**INPUT DATA**:
[Begin]

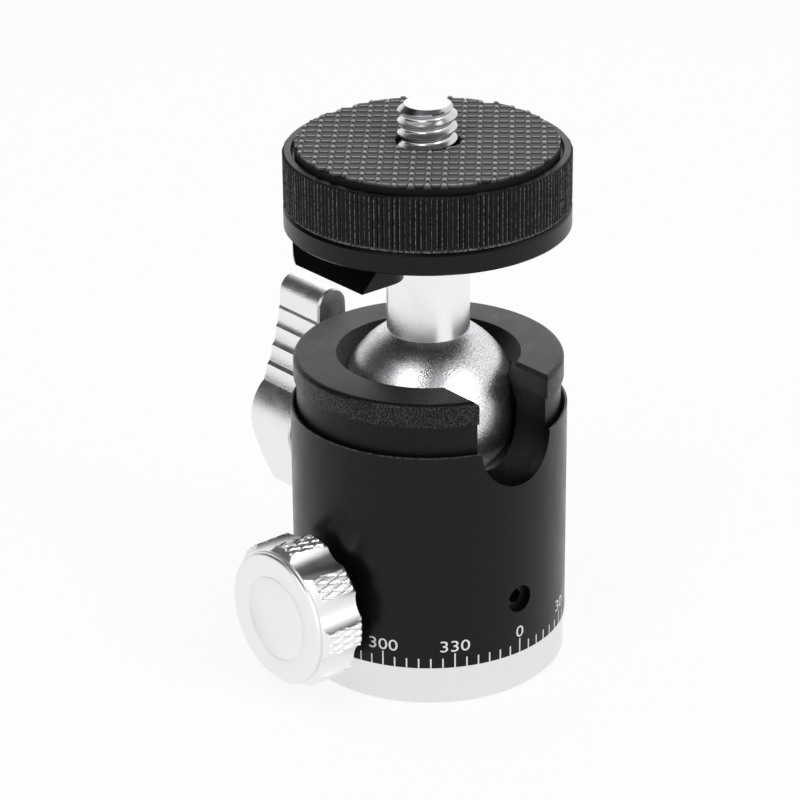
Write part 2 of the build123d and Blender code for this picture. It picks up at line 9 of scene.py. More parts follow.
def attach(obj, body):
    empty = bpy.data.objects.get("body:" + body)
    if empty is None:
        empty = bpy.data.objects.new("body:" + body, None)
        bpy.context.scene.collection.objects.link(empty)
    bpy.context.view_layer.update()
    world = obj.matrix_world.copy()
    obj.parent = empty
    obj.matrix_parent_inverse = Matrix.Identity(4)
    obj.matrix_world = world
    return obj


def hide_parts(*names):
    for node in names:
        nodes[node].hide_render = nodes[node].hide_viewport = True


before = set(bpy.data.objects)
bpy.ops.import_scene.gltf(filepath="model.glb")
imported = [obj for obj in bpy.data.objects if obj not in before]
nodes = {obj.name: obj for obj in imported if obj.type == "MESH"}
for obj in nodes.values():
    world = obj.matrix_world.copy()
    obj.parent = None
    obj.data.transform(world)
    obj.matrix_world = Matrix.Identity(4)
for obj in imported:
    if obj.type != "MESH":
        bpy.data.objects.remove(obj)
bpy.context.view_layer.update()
MM = 0.001
ORIGIN = (0, 0, 0)
UP = (0, 0, 1)

# Sizes of the solids, in millimetres, that a dressed piece or a finish has to meet.
housing_r = 14.75
housing_bottom, housing_top = 4.5, 29.0
lip_r = 14.35
lip_bottom, lip_top = 32.2, 34.7
disc_r = 15.0
disc_top = 51.5
wheel_bottom, wheel_top = 51.6, 57.5
recess_r, recess_floor = 14.0, 56.9
pad_hole_r = 3.35
pad_top = 58.4
screw_top = 62.3
knob_z = 10.05

# Sizes of the dressed pieces that their finishes follow.
tooth_depth = 0.26
tooth_root = disc_r - tooth_depth
pad_floor = 57.95
flat_top = 58.24


# ---------------------------------------------------------------- making finishes
def linear(code, alpha=1.0):
    """An sRGB hex colour as linear light."""
    shares = [int(code[i:i + 2], 16) / 255 for i in (0, 2, 4)]
    return [s / 12.92 if s <= 0.04045 else ((s + 0.055) / 1.055) ** 2.4 for s in shares] + [alpha]


def feed(tree, node, inputs):
    """Set a node's inputs, each to a value or to another node's output through a link."""
    for socket, value in inputs.items():
        if isinstance(value, bpy.types.NodeSocket):
            tree.links.new(value, node.inputs[socket])
        else:
            node.inputs[socket].default_value = value


def add(tree, kind, inputs=None, **settings):
    """Add a node with its settings and links."""
    node = tree.nodes.new(kind)
    for name, value in settings.items():
        setattr(node, name, value)
    feed(tree, node, inputs or {})
    return node


def finish_of(name, colour, roughness, **sockets):
    """A material with its shader's plain sockets set; returns it with its tree and shader."""
    material = bpy.data.materials.new(name)
    material.use_nodes = True
    tree = material.node_tree
    shader = tree.nodes["Principled BSDF"]
    feed(tree, shader, {"Base Color": linear(colour), "Roughness": roughness})
    feed(tree, shader, {socket.replace("_", " "): value for socket, value in sockets.items()})
    return material, tree, shader


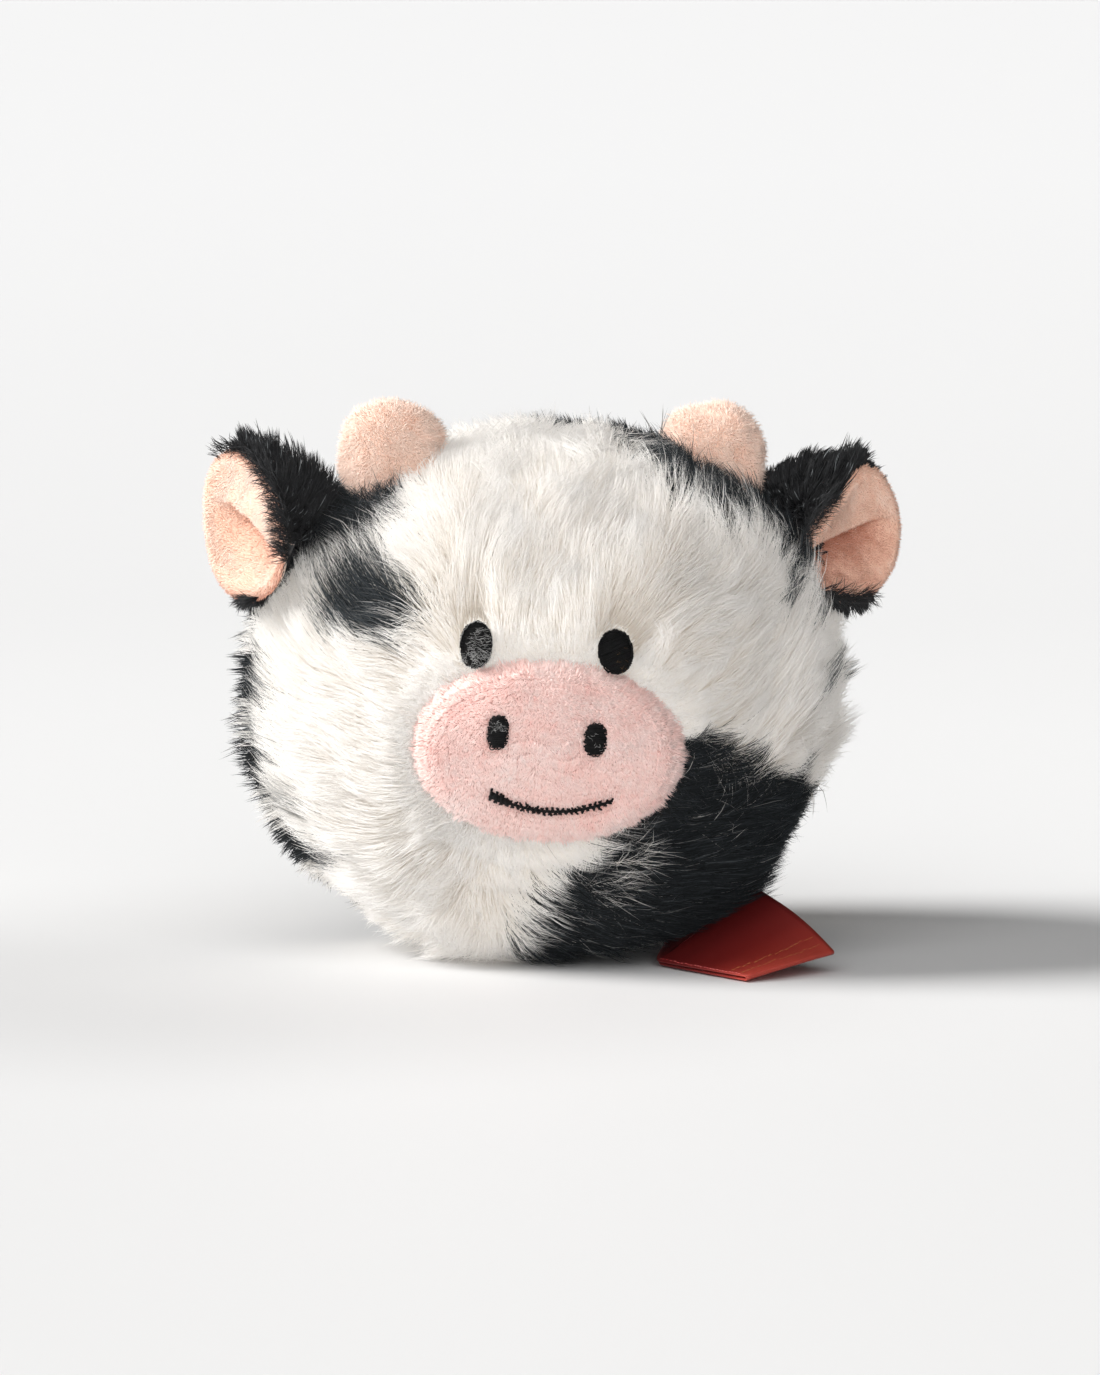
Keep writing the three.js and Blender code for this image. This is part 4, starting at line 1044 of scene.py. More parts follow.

[End]

**BRIEF**: Every record above needs to be repeated word for word.

**WRITTEN SOLUTION**:
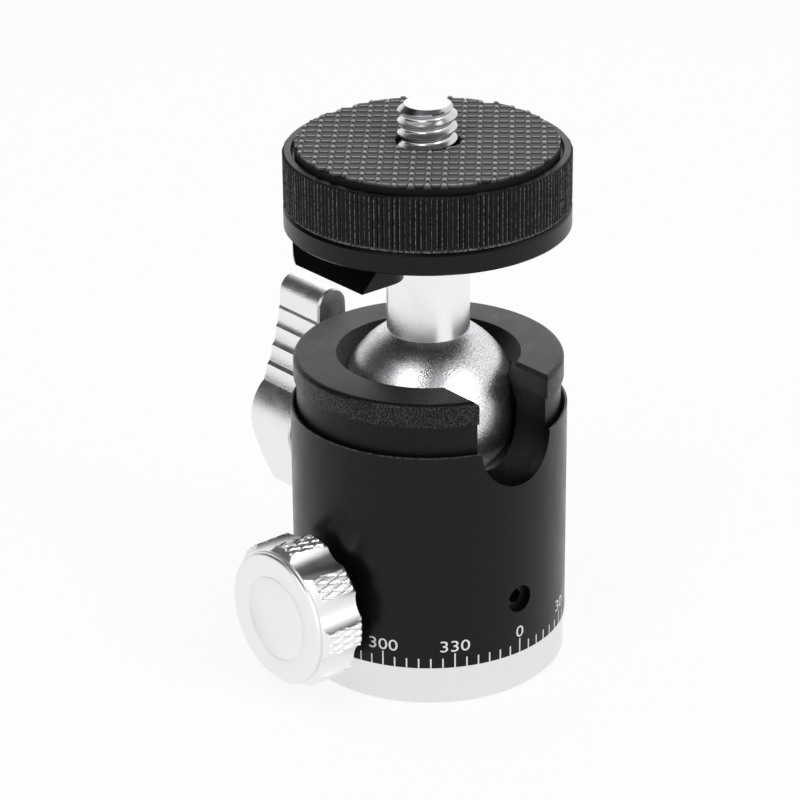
Write part 2 of the build123d and Blender code for this picture. It picks up at line 9 of scene.py. More parts follow.
def attach(obj, body):
    empty = bpy.data.objects.get("body:" + body)
    if empty is None:
        empty = bpy.data.objects.new("body:" + body, None)
        bpy.context.scene.collection.objects.link(empty)
    bpy.context.view_layer.update()
    world = obj.matrix_world.copy()
    obj.parent = empty
    obj.matrix_parent_inverse = Matrix.Identity(4)
    obj.matrix_world = world
    return obj


def hide_parts(*names):
    for node in names:
        nodes[node].hide_render = nodes[node].hide_viewport = True


before = set(bpy.data.objects)
bpy.ops.import_scene.gltf(filepath="model.glb")
imported = [obj for obj in bpy.data.objects if obj not in before]
nodes = {obj.name: obj for obj in imported if obj.type == "MESH"}
for obj in nodes.values():
    world = obj.matrix_world.copy()
    obj.parent = None
    obj.data.transform(world)
    obj.matrix_world = Matrix.Identity(4)
for obj in imported:
    if obj.type != "MESH":
        bpy.data.objects.remove(obj)
bpy.context.view_layer.update()
MM = 0.001
ORIGIN = (0, 0, 0)
UP = (0, 0, 1)

# Sizes of the solids, in millimetres, that a dressed piece or a finish has to meet.
housing_r = 14.75
housing_bottom, housing_top = 4.5, 29.0
lip_r = 14.35
lip_bottom, lip_top = 32.2, 34.7
disc_r = 15.0
disc_top = 51.5
wheel_bottom, wheel_top = 51.6, 57.5
recess_r, recess_floor = 14.0, 56.9
pad_hole_r = 3.35
pad_top = 58.4
screw_top = 62.3
knob_z = 10.05

# Sizes of the dressed pieces that their finishes follow.
tooth_depth = 0.26
tooth_root = disc_r - tooth_depth
pad_floor = 57.95
flat_top = 58.24


# ---------------------------------------------------------------- making finishes
def linear(code, alpha=1.0):
    """An sRGB hex colour as linear light."""
    shares = [int(code[i:i + 2], 16) / 255 for i in (0, 2, 4)]
    return [s / 12.92 if s <= 0.04045 else ((s + 0.055) / 1.055) ** 2.4 for s in shares] + [alpha]


def feed(tree, node, inputs):
    """Set a node's inputs, each to a value or to another node's output through a link."""
    for socket, value in inputs.items():
        if isinstance(value, bpy.types.NodeSocket):
            tree.links.new(value, node.inputs[socket])
        else:
            node.inputs[socket].default_value = value


def add(tree, kind, inputs=None, **settings):
    """Add a node with its settings and links."""
    node = tree.nodes.new(kind)
    for name, value in settings.items():
        setattr(node, name, value)
    feed(tree, node, inputs or {})
    return node


def finish_of(name, colour, roughness, **sockets):
    """A material with its shader's plain sockets set; returns it with its tree and shader."""
    material = bpy.data.materials.new(name)
    material.use_nodes = True
    tree = material.node_tree
    shader = tree.nodes["Principled BSDF"]
    feed(tree, shader, {"Base Color": linear(colour), "Roughness": roughness})
    feed(tree, shader, {socket.replace("_", " "): value for socket, value in sockets.items()})
    return material, tree, shader


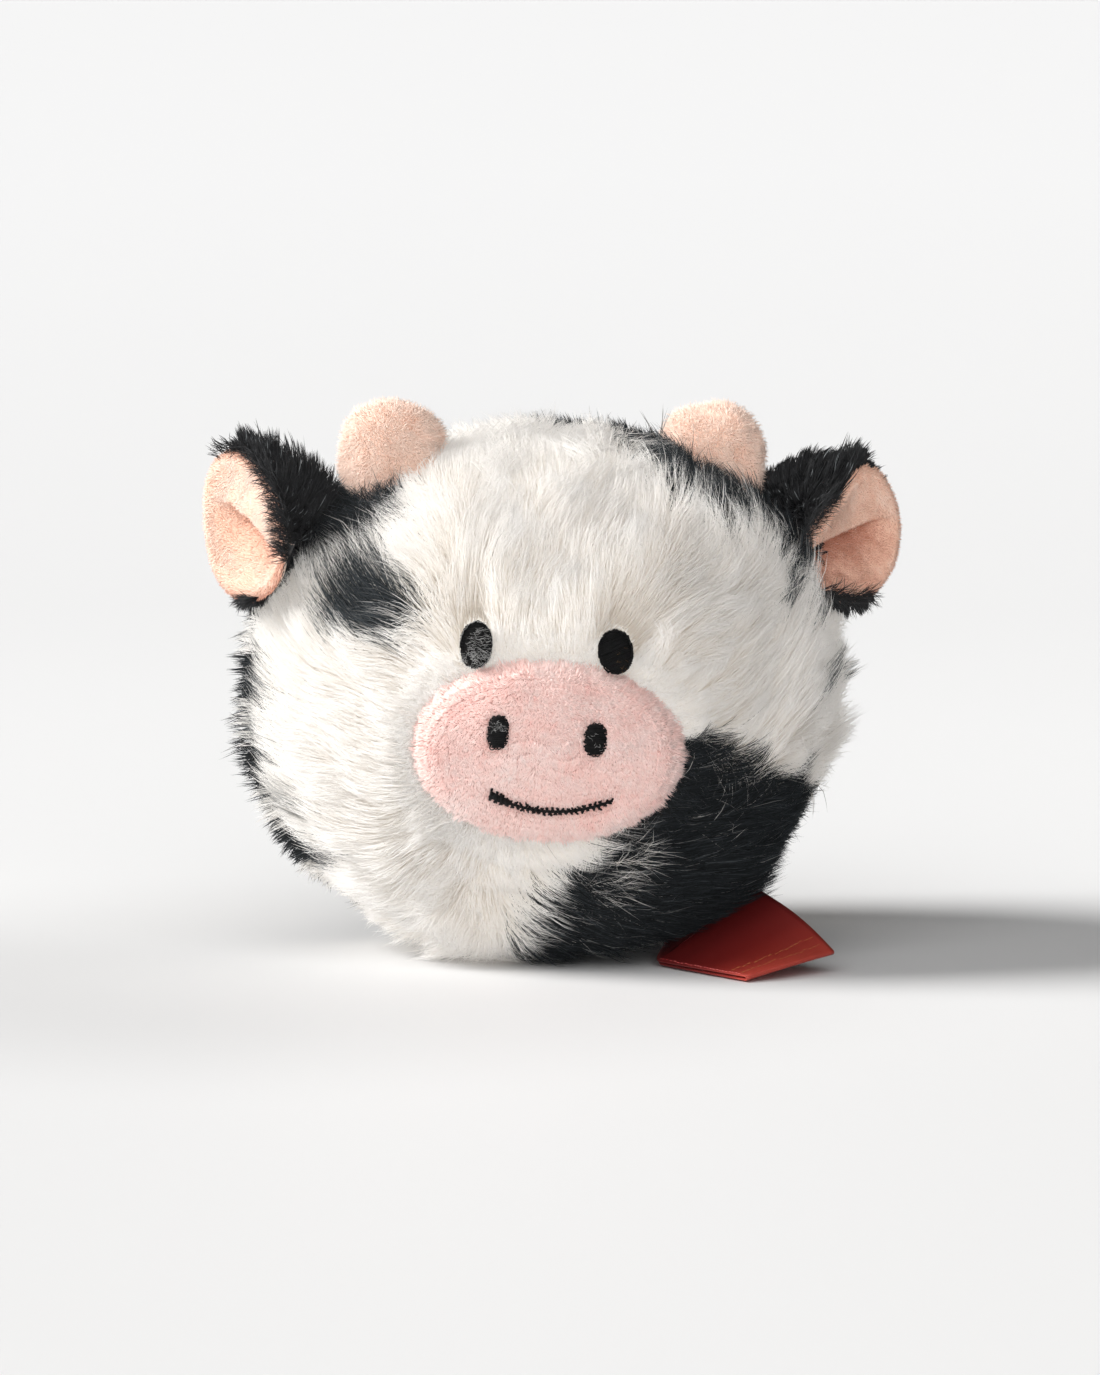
Keep writing the three.js and Blender code for this image. This is part 4, starting at line 1044 of scene.py. More parts follow.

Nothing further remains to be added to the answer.